The first embodiment of the electrical connector assembly 10 of this invention additionally includes a connector housing, indicated generally at 30. As will be explained below, the connector housing 30 is adapted to receive and support the assembly of the wire contact wedge 20 and the electrically conductive structure 11 therein. To accomplish this, the illustrated connector housing 30 includes a body 31 having an opening 31a that extends axially from a first axial end 31b (the right end when viewing FIGS. 6, 7, and 8) to a second axial end 31c (the left end when viewing FIGS. 6, 7, and 8). In the illustrated embodiment, the portion of the opening 31a that is adjacent to the first axial end 31b of the body 31 is larger than the portion of the opening 31a that is adjacent to the second axial end 31c of the body 31, although such is not required.
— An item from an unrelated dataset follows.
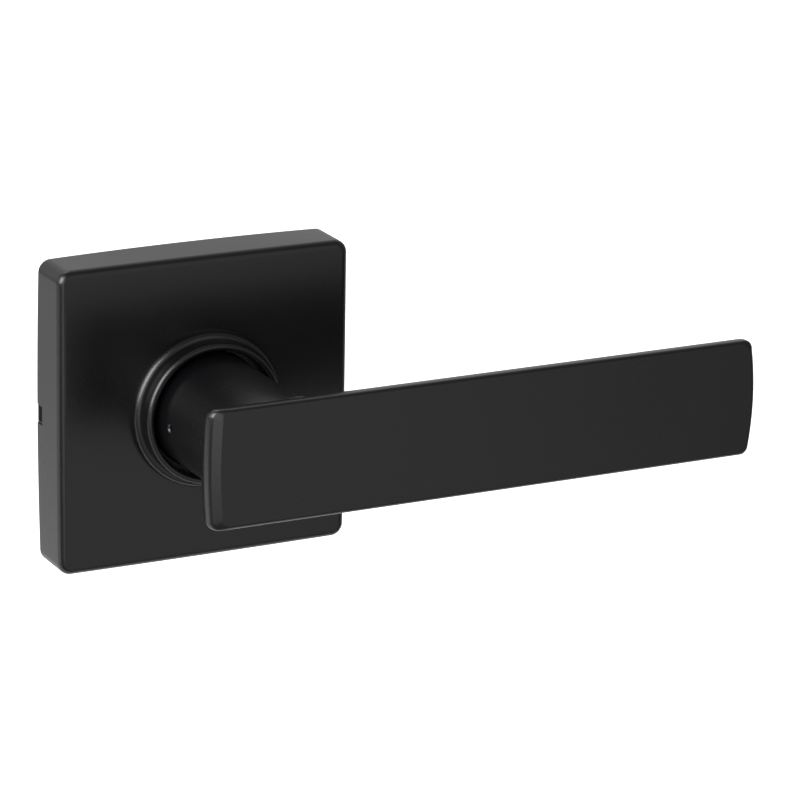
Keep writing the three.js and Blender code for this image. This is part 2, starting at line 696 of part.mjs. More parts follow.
function neckOutline(z) {
  const share = THREE.MathUtils.clamp((z - NECK_FLARE_START) / NECK_FLARE_LENGTH, 0, 1);
  const flare = 1 - Math.sqrt(1 - share ** 2);
  const points = [];
  const sides = 44;
  for (let i = 0; i < sides; i++) {
    const angle = (2 * Math.PI * i) / sides;
    const reach = Math.cos(angle) > 0 ? NECK_FLARE_REACH : NECK_FLARE_HEEL;
    const halfWidth = NECK_RADIUS + reach * flare;
    points.push(new THREE.Vector2(halfWidth * Math.cos(angle), NECK_RADIUS * Math.sin(angle)));
  }
  return { z, points };
}

function leverGeometry() {
  const backDepths = [1, 0.97, 0.88, 0.74, 0.57, 0.4].map((share) => share * BAR_DEPTH);
  const edgeDepths = [1, 0.6, 0.3, 0.1, 0].map((share) => share * BAR_EDGE);
  const noseDepths = [0.5, 0].map((share) => HEEL_BEVEL_DEPTH + share * HEEL_NOSE_DEPTH);
  const depths = [...backDepths, ...noseDepths, ...edgeDepths].sort((a, b) => b - a);
  const bar = loft(depths.map(barOutline));
  const flareSteps = [0, 0.3, 0.55, 0.75, 0.9, 1].map(
    (share) => NECK_FLARE_START + share * NECK_FLARE_LENGTH,
  );
  const neckTop = LEVER_PROJECTION - BAR_RIM;
  const neck = loft([NECK_END, ...flareSteps, neckTop].map(neckOutline));
  const socket = doubleFlat(SOCKET_RADIUS, SOCKET_FLAT, NECK_END - 1, SLEEVE_FRONT + GAP);
  const pocketHalf = CATCH_NOSE / 2 + 2 * GAP;
  const pocketRange = [CATCH_HEIGHT - pocketHalf, CATCH_HEIGHT + pocketHalf];
  const pocket = box([-CATCH_TIP - GAP, 0], [-pocketHalf, pocketHalf], pocketRange);
  const hole = new THREE.CylinderGeometry(RELEASE_HOLE_RADIUS, RELEASE_HOLE_RADIUS, NECK_RADIUS, 16)
    .rotateZ(Math.PI / 2)
    .translate(-NECK_RADIUS, 0, CATCH_HEIGHT);
  return cut(join(bar, neck), socket, pocket, hole);
}

// ---- Assembly ----

const finishes = {
  blackCoat: { color: 0x1b1b1d, roughness: 0.5, metalness: 0.1 },
  zincPlate: { color: 0xb4b6b8, roughness: 0.35, metalness: 1 },
  springSteel: { color: 0x6e7072, roughness: 0.3, metalness: 1 },
  bronze: { color: 0x9a7442, roughness: 0.45, metalness: 1 },
  nylon: { color: 0xd9d6cc, roughness: 0.6, metalness: 0 },
  blackNylon: { color: 0x151515, roughness: 0.65, metalness: 0 },
};

function piece(name, finish, geometry) {
  const mesh = new THREE.Mesh(geometry, new THREE.MeshStandardMaterial(finishes[finish]));
  mesh.name = name;
  return mesh;
}

const handle = new THREE.Group();
handle.rotation.x = Math.PI / 2;

const roseSet = new THREE.Group();
roseSet.add(
  piece("rose", "blackCoat", roseGeometry()),
  piece("rose_liner", "blackNylon", linerGeometry()),
  piece("collar_bush", "blackNylon", collarBushGeometry()),
  piece("mounting_plate", "zincPlate", mountingPlateGeometry()),
  piece("hub_bearing", "bronze", bearingGeometry()),
  piece("spring_cage", "zincPlate", cageGeometry()),
  piece("return_spring", "springSteel", returnSpringGeometry()),
);
for (const [side, sign] of [
  ["left", -1],
  ["right", 1],
]) {
  const screw = piece(`mounting_screw_${side}`, "zincPlate", screwGeometry());
  screw.position.x = sign * SCREW_OFFSET;
  roseSet.add(screw);
}
for (const [side, sign] of [
  ["upper", 1],
  ["lower", -1],
]) {
  const rivet = piece(`cage_rivet_${side}`, "zincPlate", rivetGeometry());
  rivet.position.y = sign * RIVET_OFFSET;
  roseSet.add(rivet);
}

const leverSet = new THREE.Group();
leverSet.add(
  piece("lever", "blackCoat", leverGeometry()),
  piece("drive_sleeve", "zincPlate", sleeveGeometry()),
  piece("spindle", "zincPlate", spindleGeometry()),
  piece("spindle_pin", "springSteel", spindlePinGeometry()),
  piece("spring_driver", "zincPlate", driverGeometry()),
  piece(
    "thrust_washer",
    "nylon",
    ring(SLEEVE_RADIUS + GAP, BEARING_RADIUS, THRUST_BACK, THRUST_BACK + WASHER_THICKNESS),
  ),
  piece("wave_washer", "springSteel", waveWasherGeometry()),
  piece("retaining_ring", "springSteel", retainingRingGeometry()),
);

const catchSet = new THREE.Group();
catchSet.add(
  piece("lever_catch", "springSteel", catchGeometry()),
  piece("catch_spring", "springSteel", catchSpringGeometry()),
);
leverSet.add(catchSet);

handle.add(roseSet, leverSet);

const model = new THREE.Group();
model.add(handle);

export default model;
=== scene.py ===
import math

import bmesh
import bpy
from mathutils import Matrix, Vector


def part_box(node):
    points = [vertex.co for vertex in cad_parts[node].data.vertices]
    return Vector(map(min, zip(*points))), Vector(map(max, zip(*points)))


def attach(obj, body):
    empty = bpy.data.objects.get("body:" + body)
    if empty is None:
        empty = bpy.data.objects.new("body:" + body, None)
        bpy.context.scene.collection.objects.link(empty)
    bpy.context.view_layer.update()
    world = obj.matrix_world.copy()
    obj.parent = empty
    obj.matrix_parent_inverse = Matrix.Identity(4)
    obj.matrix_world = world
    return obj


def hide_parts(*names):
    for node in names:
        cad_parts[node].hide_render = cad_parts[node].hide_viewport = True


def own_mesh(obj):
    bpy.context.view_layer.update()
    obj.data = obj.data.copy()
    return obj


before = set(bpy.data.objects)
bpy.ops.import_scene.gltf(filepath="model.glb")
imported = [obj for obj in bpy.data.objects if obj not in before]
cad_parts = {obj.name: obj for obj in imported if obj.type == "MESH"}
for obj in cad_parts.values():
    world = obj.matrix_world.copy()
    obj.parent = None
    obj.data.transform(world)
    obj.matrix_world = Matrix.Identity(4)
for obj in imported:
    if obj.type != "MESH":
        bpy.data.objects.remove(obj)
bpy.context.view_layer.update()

# Lengths are millimetres until at() turns them into metres. Places are given as (along, up, out): along the
# lever, up, and out of the door, so that what is inside the door has a negative out.
MM = 0.001
TO_DOOR = Matrix.Rotation(math.pi / 2, 4, "X")  # lays a shape that was drawn flat onto the door


def at(along, up, out):
    return Vector((along * MM, -out * MM, up * MM))


def extent(node):
    """A node's (low, high) along, up and out, in millimetres."""
    low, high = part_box(node)
    return (
        (low.x / MM, high.x / MM),
        (low.z / MM, high.z / MM),
        (-high.y / MM, -low.y / MM),
    )


# ---- Sizes read from the frame ----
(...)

As a result, an axially-facing abutment surface 31d is defined within the opening 31a extending through the body 31. A pair of opposed retainers 31e (one of which is illustrated in each of FIGS. 1 and 6) is provided on the exterior of the connector housing 30, for a purpose that will be explained below.
Also, one or more supports 32a and 32b (two in the illustrated embodiment) extend axially away from the second axial end 31c of the body 31 of the connector housing 30, adjacent to the opening 31a. In the illustrated embodiment, an inwardly facing surface on the outer end of the support 32b has a recessed area 32c provided thereon. The supports 32a and 32b additionally define an axially extending sealing surface 32d and a radially extending sealing wall 32e. Lastly, a retaining aperture 33 is provided on the body 31 adjacent to the second axial end 31c thereof. The purposes for the axially-facing abutment surface 31d, the supports 32a and 32b, the recessed area 32c, the axially extending sealing surface 32d, the radially extending sealing wall 32e, and retaining aperture 33 will also be explained below.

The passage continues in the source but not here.